The report said that Trident Trust, a provider based in the British Virgin Islands, a notorious offshore haven used by the wealthy to shield their assets from public scrutiny, firstly established two British Virgin Islands companies for Mali: Brigham Holding & Finance Inc. and Etham Invest & Finance Corp.
„Then, Mali’s two companies bought two Bulgarian firms, Erma 11 and Erul 11, which already owned most of the apartments and soon purchased the rest,“ the report said.
Besides, „Nikola Petrovic, a Serbia’s citizen, was the head of the country’s state-owned electricity transmission company. He was also the kum — roughly equivalent to a best man or blood brother — of the country’s autocratic president, Aleksandar Vucic.

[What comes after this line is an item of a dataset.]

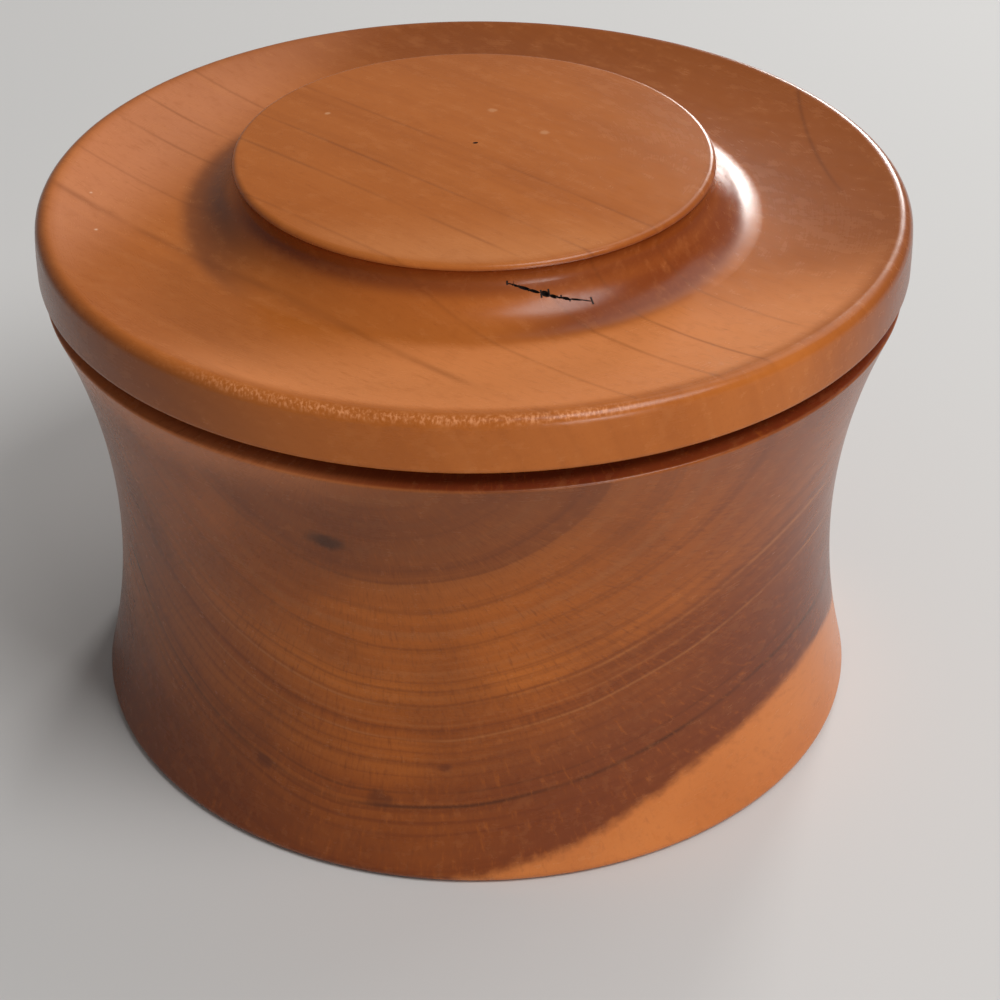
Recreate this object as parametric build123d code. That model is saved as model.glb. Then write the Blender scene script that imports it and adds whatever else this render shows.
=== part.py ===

He became an owner of a British Virgin Islands company, set up in 2016, via Swiss consulting firm Fidinam and Alcogal, the Panamanian law firm.
But when setting up the company, Petrovic never informed Alcogal that he might be considered a politically exposed person despite being so close to the president. Furthermore, his Swiss lawyer specifically told Alcogal that Petrović was not a PEP. However, Alcogal’s due diligence after the formation of the company uncovered his political position and asked for a bank reference letter. Documents show that the Swiss law firm pushed back on requests by Alcogal, offering instead to write the reference letter themselves. Alcogal accepted the offer. Petrović kept the company secret from Serbian officials, never declaring it as required by law with the anti-corruption agency.

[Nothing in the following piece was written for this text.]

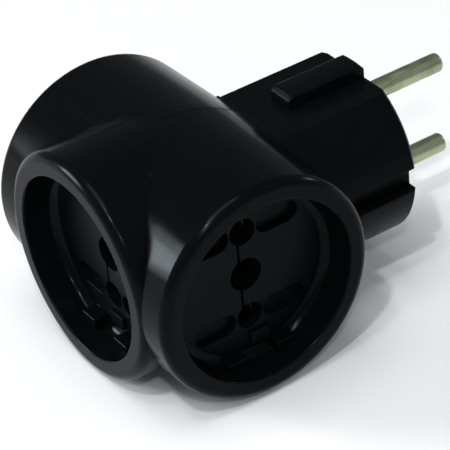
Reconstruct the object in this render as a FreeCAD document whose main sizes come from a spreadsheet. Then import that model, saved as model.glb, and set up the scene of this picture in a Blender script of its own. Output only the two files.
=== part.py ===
import FreeCAD, Part
import math
import os
import Sketcher

# Three-way socket adapter: a T of three cups on a round two-pin plug.
# Millimetres. The origin is the middle of the plug face, +Y leaves along the pins,
# the side cups look along +X and -X, the front cup along -Y, the pins stand one above the other.

SIZES = [
    ("axis_back", 42.8, "plug face to the axis of the side cups"),
    ("tube_radius", 23.75, "cross tube at its middle"),
    ("side_rim_radius", 22.9, "cross tube at its rims, after the draft"),
    ("side_reach", 29.45, "side cup rim to the middle"),
    ("front_root_radius", 23.65, "front cup where it leaves the tube"),
    ("front_rim_radius", 23.3, "front cup at its rim"),
    ("front_setback", 0.35, "front of the cross tube to the rim of the front cup"),
    ("rim_round", 2.0, "outer rounding of the rims"),
    ("lip_round", 0.4, "inner rounding of the rims"),
    ("recess_radius", 18.75, "wall of the recess"),
    ("recess_depth", 7.3, "rim to socket face"),
    ("floor_round", 2.3, "rounding at the foot of the recess wall"),
    ("face_flat", 15.85, "middle of a socket face to its keying flats"),
    ("face_thickness", 3.0, "socket face plate"),
    ("face_fit", 0.05, "clearance of a socket face in its seat"),
    ("tube_bore", 12.8, "hollow of the cross tube"),
    ("front_bore", 13.4, "hollow of the front cup"),
    ("passage_half", 16.0, "half width of the way in from the plug opening"),
    ("passage_rise", 12.6, "half height of the way in from the plug opening"),
    ("land_inner", 3.4, "middle of a recess to the near side of a key land"),
    ("land_outer", 7.8, "middle of a recess to the far side of a key land"),
    ("land_root", 19.2, "how far the key lands reach into the wall"),
    ("land_setback", 4.1, "rim to the top of a key land"),
    ("live_offset", 9.5, "middle to a live hole, and to a pin"),
    ("live_radius", 2.75, "live hole"),
    ("centre_radius", 3.4, "centre hole"),
    ("slot_width", 4.4, "recessed slot beside a live hole"),
    ("slot_inner", 3.1, "near end of the slot"),
    ("slot_outer", 12.4, "far end of the slot"),
    ("slot_depth", 1.55, "depth of the slot"),
    ("slit_offset", 1.3, "middle line to the slit that joins the holes"),
    ("slit_width", 0.6, "slit"),
    ("slit_depth", 0.8, "depth of the slit"),
    ("lug_left", 0.6, "middle line to the near side of the lug"),
    ("lug_right", 3.6, "middle line to the far side of the lug"),
    ("lug_top", 12.9, "middle to the upper side of the lug below the lower live hole"),
    ("lug_bottom", 15.5, "middle to the lower side of the lug"),
    ("lug_height", 0.9, "height of the lug above the socket face"),
    ("spine_half", 8.0, "half width of the spine behind a socket face"),
    ("spine_rise", 5.0, "half height of the spine"),
    ("spine_height", 3.95, "back of the plate to the carrier"),
    ("peg_offset", 6.2, "middle to a locking peg"),
    ("peg_radius", 1.4, "locking peg"),
    ("peg_length", 3.0, "locking peg beyond the spine"),
    ("peg_fit", 0.05, "clearance round a peg"),
    ("peg_end", 0.3, "room beyond the end of a peg"),
    ("plug_radius", 18.65, "plug body"),
    ("plug_flat", 15.75, "middle to the flats of the plug body"),
    ("plug_depth", 31.0, "plug face to the inner end of the plug body"),
    ("plug_bore", 13.0, "hollow of the plug body"),
    ("plug_wall", 5.0, "thickness behind the plug face"),
    ("plug_edge", 0.6, "bevel round the plug face"),
    ("plug_fit", 0.15, "clearance of the plug body in the housing"),
    ("key_width", 6.1, "key rib"),
    ("key_reach", 17.8, "plug face to the rear end of the key rib"),
    ("key_bevel", 1.1, "bevel at the rear end of the key rib"),
    ("groove_half", 2.375, "half width of the side groove"),
    ("groove_floor", 16.0, "middle to the floor of the side groove"),
    ("boss_radius", 4.0, "boss round a pin"),
    ("boss_end", 12.0, "plug face to the end of a pin boss"),
    ("screw_boss_radius", 3.5, "boss round the screw"),
    ("screw_boss_end", 14.5, "plug face to the end of the screw boss"),
    ("pin_radius", 2.0, "pin, in front of the plug face"),
    ("pin_root_radius", 2.3, "pin inside the plug body"),
    ("pin_reach", 20.4, "plug face to the tip of a pin"),
    ("pin_round", 0.9, "rounding of the tip"),
    ("pin_fit", 0.05, "clearance round a pin"),
    ("collar_radius", 3.0, "collar of a pin"),
    ("collar_height", 1.5, "collar of a pin"),
    ("neck_radius", 1.3, "riveted neck of a pin"),
    ("neck_fit", 0.05, "clearance round the neck"),
    ("pin_head_radius", 2.2, "riveted end of a pin"),
    ("pin_head_height", 1.3, "riveted end of a pin"),
    ("pin_head_crown", 1.2, "flat end of the riveted head"),
    ("washer_radius", 2.6, "washer under the riveted end"),
    ("washer_height", 0.6, "washer"),
    ("carrier_half", 5.6, "half thickness of the carrier"),
    ("carrier_stem", 5.0, "half width of the carrier towards the plug"),
    ("carrier_bore", 2.6, "room for a centre pin"),
    ("side_bore_end", 3.4, "middle to the end of a side bore"),
    ("front_bore_end", 2.6, "front bore past the tube axis"),
    ("rail_thickness", 0.8, "rail"),
    ("rail_half", 3.5, "half width of a rail"),
    ("rail_end", 0.1, "carrier end to rail end"),
    ("tab_top", 12.0, "middle to the top of a rail tab"),
    ("clip_thickness", 0.5, "contact leaf"),
    ("clip_half", 3.2, "half width of a contact at its base"),
    ("clip_pinch", 1.95, "middle to a leaf where it grips"),
    ("clip_flare", 2.7, "middle to a leaf at its mouth"),
    ("clip_height", 5.6, "height of a contact"),
    ("clip_length", 10.15, "length of a contact"),
    ("clip_gap", 0.3, "contact to the back of the socket face"),
    ("rivet_setback", 7.0, "outer end of a contact to its rivet"),
    ("rivet_radius", 0.8, "clip rivet"),
    ("rivet_fit", 0.05, "clearance round a clip rivet"),
    ("rivet_head_radius", 1.4, "head of a clip rivet"),
    ("rivet_crown", 0.2, "head on the contact"),
    ("rivet_foot", 0.5, "head under the rail"),
    ("rivet_room", 0.1, "room round the foot of a rivet in the carrier"),
    ("screw_sink", 0.6, "plug face to the screw head"),
    ("screw_head_radius", 2.8, "head of the closing screw"),
    ("screw_head_height", 1.6, "head of the closing screw"),
    ("screw_radius", 1.45, "shank of the closing screw"),
    ("screw_end", 24.0, "plug face to the end of the screw"),
    ("screw_point", 0.6, "bevel at the end of the screw"),
    ("screw_fit", 0.25, "clearance round the screw in the plug body"),
    ("screw_slot_width", 0.8, "driver slot"),
    ("screw_slot_depth", 0.8, "driver slot"),
    ("insert_radius", 2.3, "threaded insert"),
    ("insert_start", 15.0, "plug face to the near end of the insert"),
    ("insert_length", 8.5, "threaded insert"),
    ("insert_fit", 0.05, "clearance of the screw in the insert"),
    ("insert_room", 2.5, "bore beyond the insert"),
]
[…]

Petrovic did not respond to questions.
KRIK added that „Mali was listed as the director of the British Virgin Islands companies, so reporters were previously able to link him to the apartment purchase through property sales records. But because of the islands’ opaque reporting requirements, it was not clear who owned the companies, and therefore the apartments — until now.“
„Documents from the Pandora Papers reveal that Mali was, in fact, the sole shareholder of Brigham Holding & Finance Inc. and Etham Invest & Finance Corp.,“ KRIK discovered.
Mali did not respond to multiple requests for comment on the new revelations.
KRIK and OCCRP found out that the case of the 24 Bulgarian apartments was just one of several suspicious deals involving Mali.
„Over the years, reporters have learned that Mali illegally obtained state-owned land, helped his father privatise Serbia’s state-owned railway company while he worked at the country’s Privatisation Agency, and took lavish vacations despite a relatively low official salary,“ the findings revealed.
The report also said that Serbia’s Anti-Corruption Agency opened a case on Mali’s business in 2015 and found evidence he was involved in several suspicious deals, including one that looked like money laundering. The agency referred the case to the Higher Public Prosecutor’s Office, which asked the Administration for the Prevention of Money Laundering to look into the accounts and transactions of Mali, his wife and children, and any companies he owned or worked for.
The Administration later reported detailing multiple suspicious transactions.
„It found that Mali was handling large sums of money well above his official salary. It also found that his lawyer in Bulgaria, Ana Panyotova, was involved in a series of transactions’ without clear logic,’ some of them connected to deals involving apartments on the seaside.“
Despite all this, the Higher Public Prosecutor’s office declined to pursue the case, saying that they saw no evidence of criminal activity.
The report recalled that Mali was promoted to finance minister in 2018.
Early that year, six of the Bulgarian apartments were confiscated or frozen, first by a local bank and then by Bulgarian tax authorities.
„As finance minister, Mali now controls the Administration for the Prevention of Money Laundering. It has not investigated him since he was appointed.“
KRIK said that the Trident Trust told reporters that they were operating within the law and not giving statements about their clients.
Panayotova also did not want to comment. She just said: „I refuse to comment; there have been too many scandals with this,“ and hung up.
Mali did not respond to a call from a KRIK journalist for an interview, nor to detailed questions sent to him.